Virtual Rings on Highways: Traffic Control by Connected Automated Vehicles

This work gives introduction to traffic control by connected automated vehicles. The influence of vehicle control on vehicular traffic and traffic control strategies are discussed and compared. It is highlighted that vehicle-to-everything connectivity allows connected automated vehicles to access the state of the traffic behind them such that feedback can be utilized to mitigate evolving congestions. Numerical simulations demonstrate that such connectivity-based traffic control is beneficial for smoothness and energy efficiency of highway traffic. The dynamics and stability of traffic flow, under the proposed controllers, are analyzed in detail to construct stability charts that guide the selection of stabilizing control gains.

Control Regularization for Reduced Variance Reinforcement Learning

Dealing with high variance is a significant challenge in model-free reinforcement learning (RL).
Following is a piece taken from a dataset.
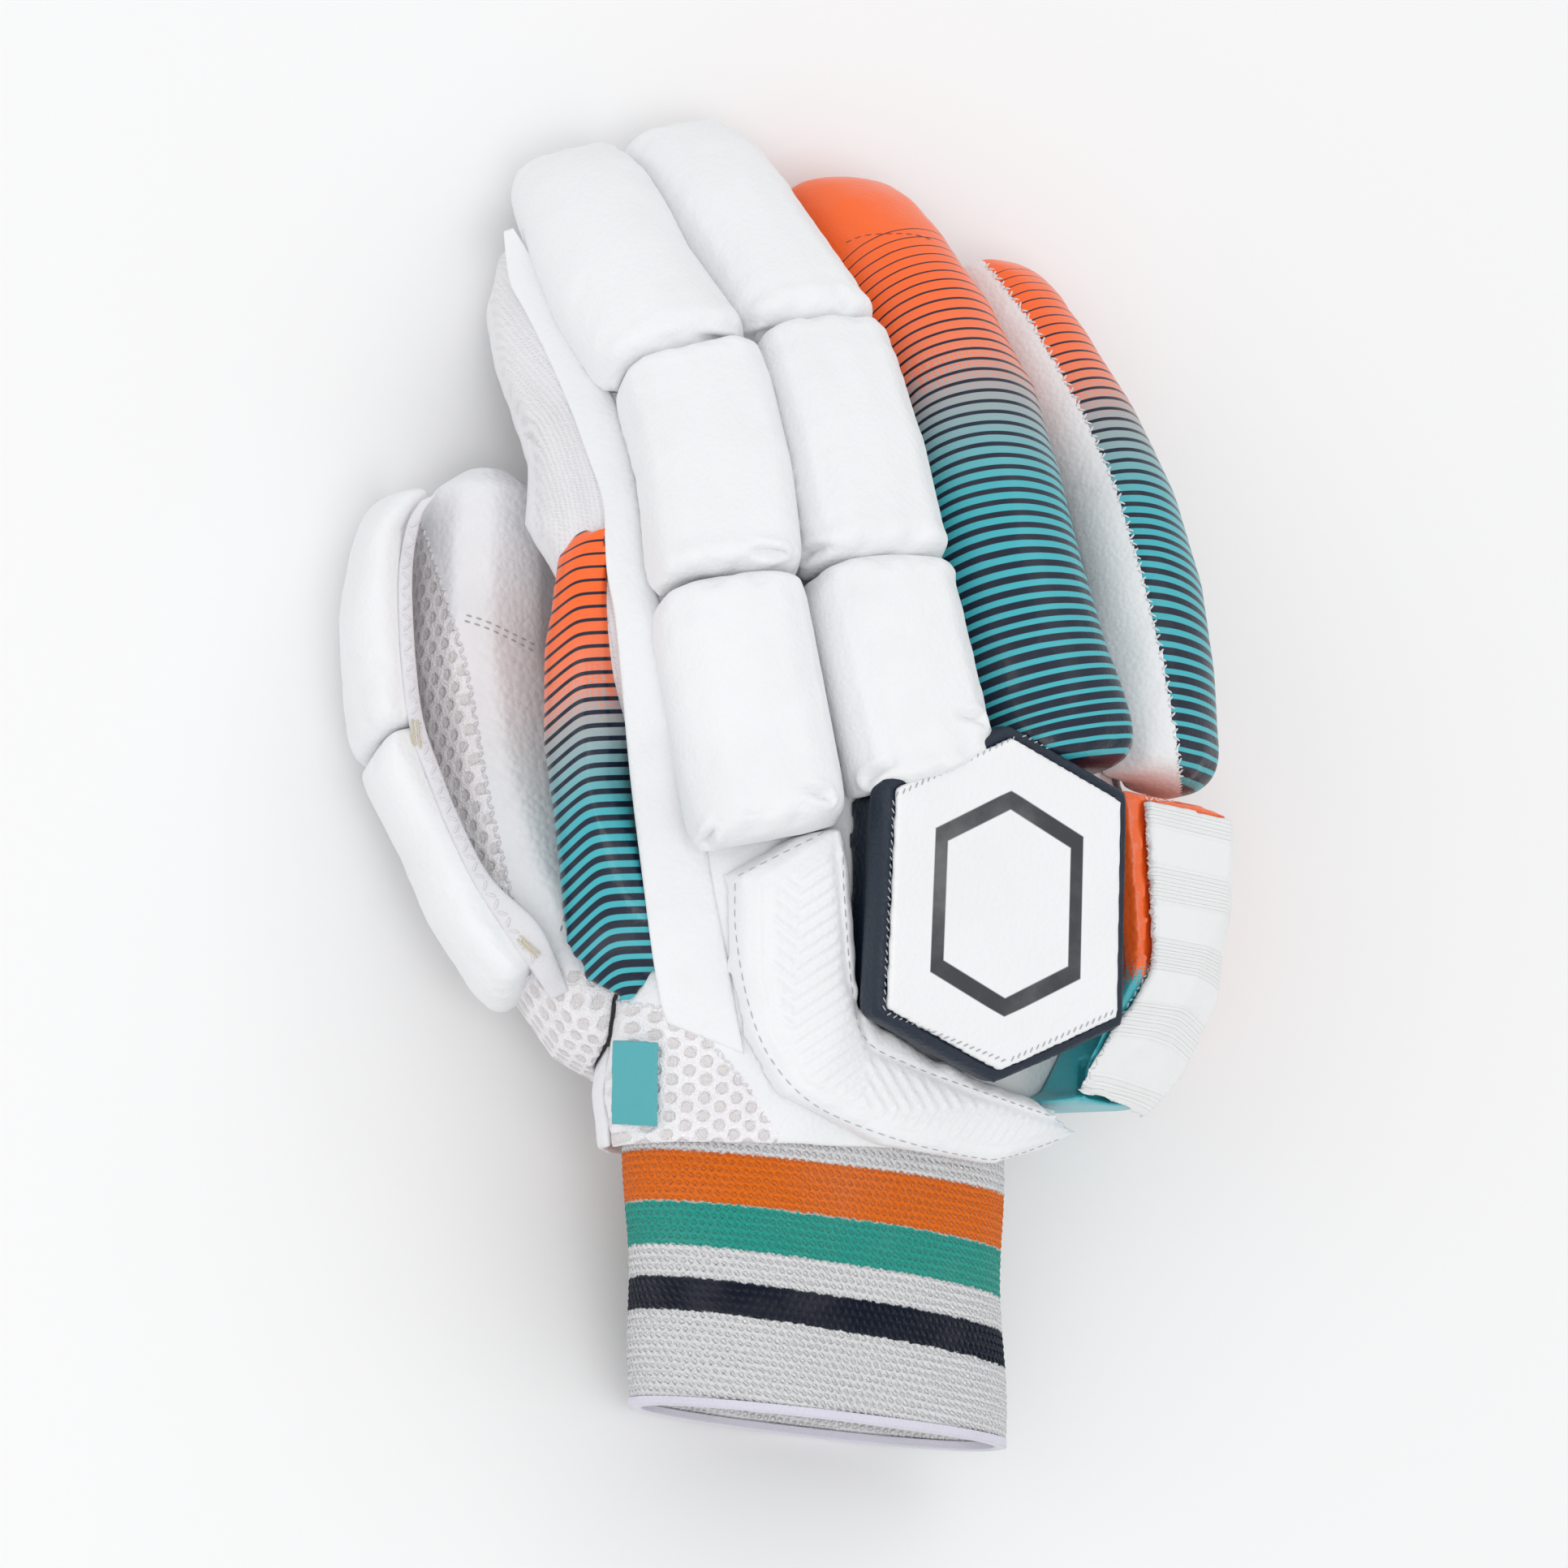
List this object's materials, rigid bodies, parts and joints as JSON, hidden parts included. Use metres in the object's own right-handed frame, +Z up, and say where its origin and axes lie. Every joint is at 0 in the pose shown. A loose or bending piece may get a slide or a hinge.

Existing methods are unreliable, exhibiting high variance in performance from run to run using different initializations/seeds. Focusing on problems arising in continuous control, we propose a functional regularization approach to augmenting model-free RL. In particular, we regularize the behavior of the deep policy to be similar to a policy prior, i.e., we regularize in function space. We show that functional regularization yields a bias-variance trade-off, and propose an adaptive tuning strategy to optimize this trade-off. When the policy prior has control-theoretic stability guarantees, we further show that this regularization approximately preserves those stability guarantees throughout learning. We validate our approach empirically on a range of settings, and demonstrate significantly reduced variance, guaranteed dynamic stability, and more efficient learning than deep RL alone.